I'm not blogging to let the rest of the world in on his music (though check it out if you haven't). Enough of the Indie blogging world has done that. I'm writing to brag about my friend. I remember him always wanting to be a musician, about wanting to live in that world and be noticed for it, and not in some rock-star-I-want-to-be-famous kind of way. He loves his music, and wanted to always invite others into it, as many as possible. He dreamed about it from like 5th grade on. When I stumbled across all the press a few nights ago, I literally teared up for him. It was like watching a dream come true. We don't stay in touch, something I regret. I'll probably give him a call. But I wanted to post about him, just in case he stumbles across it to let him know how happy I am for him, and how proud I am to always call him friend. Well done, JD.

Tuesday, December 04, 2007

Inter-religious Dialogue

Today I had the opportunity to participate in an inter-religious dialogue (though there wasn't much dialogue, more like different monologues) at Minnesota State University - Mankato in one of their classes. I was invited as the "evangelical" voice, which I didn't realize until I got there. I tried to clarify what was meant and gathered they wanted a theologically conservative voice in the mix, to which I happily obliged. We were asked to reflect on how we as different religions could harmoniously live together in our pluralized world.

First a Catholic lady spoke. Not much to write home about. She basically said we need to learn about each other and then just get along. Not terribly constructive. She had to leave, which was unfortunate because there were many questions I wanted to ask her.
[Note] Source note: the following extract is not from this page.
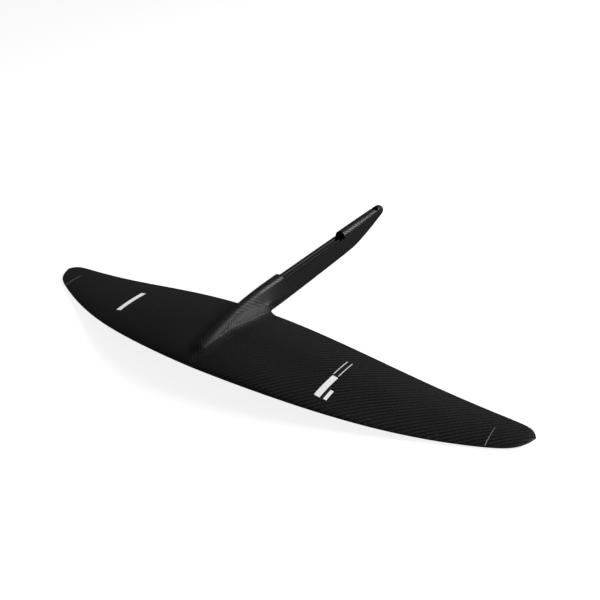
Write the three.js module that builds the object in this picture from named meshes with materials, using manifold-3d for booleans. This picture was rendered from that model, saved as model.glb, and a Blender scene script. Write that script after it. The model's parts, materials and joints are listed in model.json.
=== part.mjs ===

Next a Jewish gentlemen spoke, and he was quite good. He basically shared about the hardship of living as one of 12 Jews in Mankato, and the covertly prejudicial ideas he confronts daily. This was helpful for me to challenge the class, who predominantly described themselves as Christian, to self-critically reflect on the way in which they interact with people in general. Then I spoke. More about that later. Then a Muslim student spoke.

The basic tenor was that we need to respect and accept one another, what could be called the least common denominator approach to inter-religious relationships. I took a different tact. I challenged us to genuinely meet each other in our difference, to enter a truly I-Thou relationship with each other. I argued that respect needs to be embodied in difference, and mitigating difference in the name of respect is not dialogue, but acquiessence to a specific ideaology, which unfortunately permeates way too many of these discussions. This seemed to challenge some of the assumptions of the classroom, and provoke some interest.

I also had the opportunity to talk about distinguishing between evangelism and conversion. The Muslim gentlemen heard me saying that in actually addressing difference we are trying to convert one another. I argued this is out of bounds for any Christian, and entered into a brief theology of evangelism and conversion (mission, if you will). I explained that I understand the calling of Christ for the Christian to mean that we are called to proclaim the good news of God's Kingdom come near in the person of Jesus Christ, and that this is good news for the world. This is that point of distinction from which real dialogue can grow. However, I argued that in this act the Christian is not trying to convert another person for that is the work of God alone. The conflation of these two categories leads to Christians intent on making everyone believe just like them, thereby eliminating any real hope for dialogue and friendship with a religious other. A truly robust theology of the Incarnation, on the other hand, recognizes that in this relationship with a religious other, where the Christian actually talks about the good news, Christ is present, and God may, in God's freedom, convert another. But, this is not my calling nor my task.

This led me to discuss why, for instance, when the Muslim or Jew talks about Jesus as prophet we are not actually on common ground. True, I believe Christ was a prophet, but he was also priest and king, God in the flesh. For me to lay aside this central conviction is to embrace a different Jesus, and let go of the real me, thereby obliterating any hope for true dialogue, indeed relationship with the religious other. I may be heartened by their admiration of Jesus, and we may agree on Christ's social teaching, but the Christian cannot stop at that, not even in the name of inter-religious dialogue and harmony, because it is disingenuous to who they truly are, and therefore is dishonest, which undermines a centrally important feature of any inter-religious conversation, honesty.

In sum: it was a fantastic experience, but once again affirmed one of my central concerns about inter-religious relationships, which is that they are easy. Living in a pluralistic world in peace, with respect and understanding of other religious peoples takes considerable effort and care. It is not, as it were, as easy as saying we are all worshiping the same God with different names.